The gap lies in how work is structured, governed and executed. Without a production-ready operating model, even the most advanced AI capabilities remain isolated experiments.
From pilots to production: A new discipline
Bridging this gap requires a shift in mindset.
Leading organizations are moving away from treating pilots as isolated experiments and instead designing them as the first version of production.
This approach is built on four core principles:
- Own an outcome, define success in business terms, not technical outputs
- Compose deliberately, apply the right mix of rules, AI and human input at each step
- Govern by design, embed controls, auditability and cost discipline from day one
- Scale through patterns, replicate success through repeatable, resilient models
This is where execution becomes critical. The challenge is no longer identifying opportunities for AI, but operationalizing them at scale.
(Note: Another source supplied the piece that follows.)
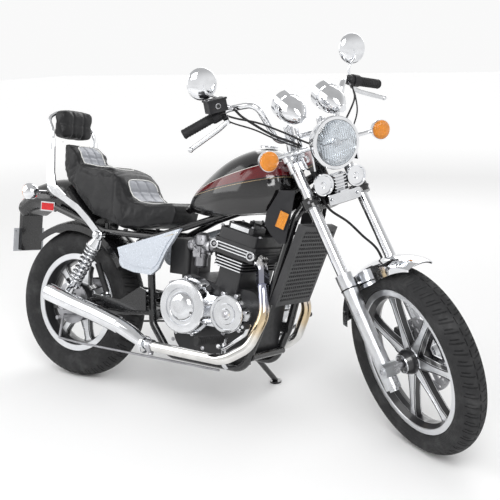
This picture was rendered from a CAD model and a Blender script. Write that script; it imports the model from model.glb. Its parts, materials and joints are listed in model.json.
"""Looks of a middleweight cruiser motorcycle that leans on its side stand.

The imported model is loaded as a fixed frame. Each of its nodes gets a procedural finish, and what
the solids leave out is added as numpy surfaces: tyre tread, coil springs, padded seats, lamp
glass, dials, bolts, cables and trim. Sizes are in millimetres in the machine's own frames, and
a form given for the left side mostly gets its mirror image on the right.
"""

from __future__ import annotations

import json
import logging
import math
from collections.abc import Callable
from dataclasses import dataclass, field
from enum import Enum
from typing import Union

import bmesh
import bpy
import numpy as np
from mathutils import Matrix, Vector
from mathutils.bvhtree import BVHTree

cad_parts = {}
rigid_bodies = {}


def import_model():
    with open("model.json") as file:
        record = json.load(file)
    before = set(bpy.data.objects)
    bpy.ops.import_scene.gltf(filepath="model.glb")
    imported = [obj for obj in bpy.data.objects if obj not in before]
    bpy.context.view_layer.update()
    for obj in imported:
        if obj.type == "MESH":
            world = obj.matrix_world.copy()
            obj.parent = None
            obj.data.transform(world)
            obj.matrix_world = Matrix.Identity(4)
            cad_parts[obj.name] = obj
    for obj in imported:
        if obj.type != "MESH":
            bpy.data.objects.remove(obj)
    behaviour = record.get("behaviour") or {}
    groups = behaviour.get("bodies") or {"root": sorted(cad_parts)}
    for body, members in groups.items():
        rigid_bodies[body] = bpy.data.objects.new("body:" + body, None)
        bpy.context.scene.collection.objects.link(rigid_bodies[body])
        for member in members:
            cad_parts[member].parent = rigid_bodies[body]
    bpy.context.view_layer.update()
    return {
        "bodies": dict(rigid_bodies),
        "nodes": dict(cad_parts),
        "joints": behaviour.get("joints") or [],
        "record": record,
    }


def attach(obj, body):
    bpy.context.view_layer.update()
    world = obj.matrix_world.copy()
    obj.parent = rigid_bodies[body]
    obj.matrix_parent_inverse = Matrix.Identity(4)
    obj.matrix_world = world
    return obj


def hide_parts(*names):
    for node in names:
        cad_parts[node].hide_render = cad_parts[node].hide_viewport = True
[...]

As organizations navigate this transition, the focus is increasingly shifting toward partners who can bridge the gap between strategy and execution.
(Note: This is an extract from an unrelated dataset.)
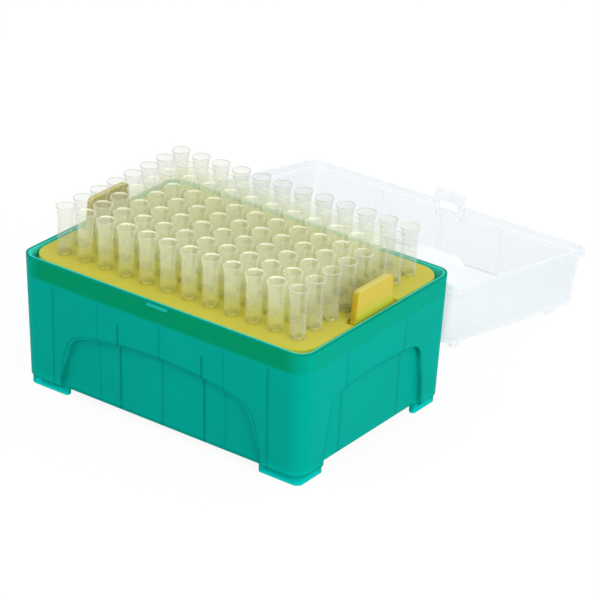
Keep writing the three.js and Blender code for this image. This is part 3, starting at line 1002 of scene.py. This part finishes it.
def addLatch(piece):
    inner = -box["halfY"] - catch["reach"] - latch["gap"]
    outer = inner - latch["wall"]
    half = latch["windowHalf"] + latch["legWidth"]
    low = lid["flangeEdge"] - latch["barDrop"]
    legTop = lid["flangeEdge"] + latch["legHeight"]
    wallFace = lid["wallInset"] - flangeY
    loop = span(-half, half, outer, inner, low, flangeTop)
    roundEdges(loop, lambda edge: along(edge, 1) and middleOf(edge).z < low + 0.1, latch["corner"], 6)
    combine(loop, block(latch["windowHalf"], 10, latch["windowLow"], flangeTop + 1, (0, outer)), "DIFFERENCE")
    combine(piece, loop, "UNION")
    for side in (-1, 1):
        lowX, highX = sorted((side * latch["windowHalf"], side * half))
        root = span(lowX, highX, outer, -box["halfY"] - lid["flangeGap"], lid["flangeEdge"], flangeTop)
        combine(piece, root, "UNION")
        ridge = span(lowX, highX, outer, wallFace + lid["wall"] / 2, flangeTop - 0.3, legTop)
        for vertex in ridge.data.vertices:
            if vertex.co.z / mm > flangeTop and vertex.co.y / mm < outer + 0.1:
                vertex.co.z = flangeTop * mm
        combine(piece, ridge, "UNION")
    halfX = latch["windowHalf"]
    front = -box["halfY"]
    window = span(-halfX, halfX, outer - 3, front, latch["windowLow"], latch["windowHigh"])
    combine(piece, window, "DIFFERENCE")
    slot = span(-halfX, halfX, inner, front, lid["flangeEdge"] - 1, latch["windowHigh"])
    combine(piece, slot, "DIFFERENCE")


def makeEars():
    ears = []
    backY = flangeY - lid["flangeWall"]
    for station in (-hingeParts["span"], hingeParts["span"]):
        half = hingeParts["earWidth"] / 2
        ear = rod(hingeParts["earRadius"], station - half, station + half, hingeY, hingeZ)
        root = span(station - half, station + half, backY, hingeY + hingeParts["earRadius"] * 0.85, hingeZ,
                    flangeTop - 0.2)
        for vertex in root.data.vertices:
            if vertex.co.z / mm > hingeZ + 1 and vertex.co.y / mm > backY + 0.1:
                vertex.co.y = (flangeY + 0.1) * mm
            if vertex.co.z / mm < hingeZ + 0.1 and vertex.co.y / mm < backY + 0.1:
                vertex.co.y = (hingeY - 0.9) * mm
        combine(ear, root, "UNION")
        pinReach = half + hingeParts["sideGap"] + hingeParts["lugWidth"]
        pin = rod(hingeParts["pinRadius"], station - pinReach, station + pinReach, hingeY, hingeZ)
        ears.append(combine(ear, pin, "UNION"))
    return joined(ears)


lidCover = makeLid()
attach(lidCover, "lid")
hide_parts("lid")
print("lid made", len(lidCover.data.polygons))

light = {
    "world": 0.80,
    "floorGlow": 0.92,  # the share of the floor that a shadow doesn't darken
    "lamps": (
        ("key", (-0.55, -0.75, 0.95), 0.7, 3.5),
        ("fill", (1.0, -0.35, 0.6), 0.8, 9.0),
        ("back", (0.2, 1.0, 0.8), 0.8, 3.0),
    ),
}


def makeFloor():
    deselectAll()
    bpy.ops.mesh.primitive_plane_add(size=6)
    floor = bpy.context.object
    floor.name = "floor"
    finish = newFinish("floorWhite")
    seen = finish.node("ShaderNodeLightPath", output="Is Camera Ray")
    seen = seen.atLeast(finish.node("ShaderNodeLightPath", output="Is Glossy Ray"))
    glow = finish.node("ShaderNodeEmission", {}, {"Color": (1, 1, 1, 1), "Strength": 1.0})
    plain = finish.node("ShaderNodeBsdfDiffuse", {}, {"Color": (0.9, 0.9, 0.9, 1)})
    lit = finish.node("ShaderNodeMixShader", {}, {0: light["floorGlow"], 1: plain, 2: glow})
    surface = finish.node("ShaderNodeMixShader", {}, {0: seen, 1: plain, 2: lit})
    floor.data.materials.append(finish.finishWith(surface))


def makeWorld():
    world = bpy.data.worlds.new("studio")
    bpy.context.scene.world = world
    finish = Finish(world)
    seen = finish.node("ShaderNodeLightPath", output="Is Camera Ray")
    dim = finish.node("ShaderNodeBackground", {}, {"Color": (1, 1, 1, 1), "Strength": light["world"]})
    bright = finish.node("ShaderNodeBackground", {}, {"Color": (1, 1, 1, 1), "Strength": 1.0})
    surface = finish.node("ShaderNodeMixShader", {}, {0: seen, 1: dim, 2: bright})
    finish.finishWith(surface, "ShaderNodeOutputWorld")


def addLamp(name, spot, size, power):
    deselectAll()
    bpy.ops.object.light_add(type="AREA", location=spot)
    lamp = bpy.context.object
    lamp.name = name
    lamp.data.shape = "SQUARE"
    lamp.data.size = size
    lamp.data.energy = power
    lamp.rotation_euler = (Vector((0, 0, 0.03)) - Vector(spot)).to_track_quat("-Z", "Y").to_euler()


# The camera looks at a point beside the tips, in mm from the box's middle.
view = {"place": (566.27, -750.53, 497.50), "target": (54.80, -38.23, 67.15), "roll": 2.12, "lens": 183.05}


def makeCamera():
    deselectAll()
    bpy.ops.object.camera_add()
    camera = bpy.context.object
    spot = (Vector(view["place"]) + Vector((0, middleY, 0))) * mm
    target = (Vector(view["target"]) + Vector((0, middleY, 0))) * mm
    turn = (target - spot).to_track_quat("-Z", "Y") @ Quaternion((0, 0, 1), math.radians(view["roll"]))
    camera.location = spot
    camera.rotation_mode = "QUATERNION"
    camera.rotation_quaternion = turn
    camera.data.lens = view["lens"]
    camera.data.sensor_width = 36
    camera.data.clip_start = 0.05
    camera.data.clip_end = 20
    bpy.context.scene.camera = camera


makeFloor()
makeWorld()
for lamp in light["lamps"]:
    addLamp(*lamp)
makeCamera()

scene = bpy.context.scene
scene.view_settings.view_transform = "Standard"
scene.cycles.transparent_max_bounces = 96
print("stage made")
According to Pritiman, realizing autonomous workflows requires more than technology adoption. It demands the ability to modernize legacy environments, orchestrate work across systems and embed governance into execution from the outset. This is where HCLTech and Pega are focusing their efforts, by helping enterprises move from experimentation to production-ready operating models.
The next enterprise advantage
The next phase of enterprise transformation will not be defined by the number of applications deployed or the number of AI pilots launched. It will be defined by how effectively organizations orchestrate work across systems, decisions and human accountability.
Applications automate tasks. Autonomous workflows govern outcomes.
That is the shift now underway, the organizations that succeed will not be those that experiment the fastest. They will be the ones that scale responsibly, govern effectively and deliver consistent outcomes at scale.
Or, as Namita and Pritiman put it: “You do not deploy AI. You operate autonomy.”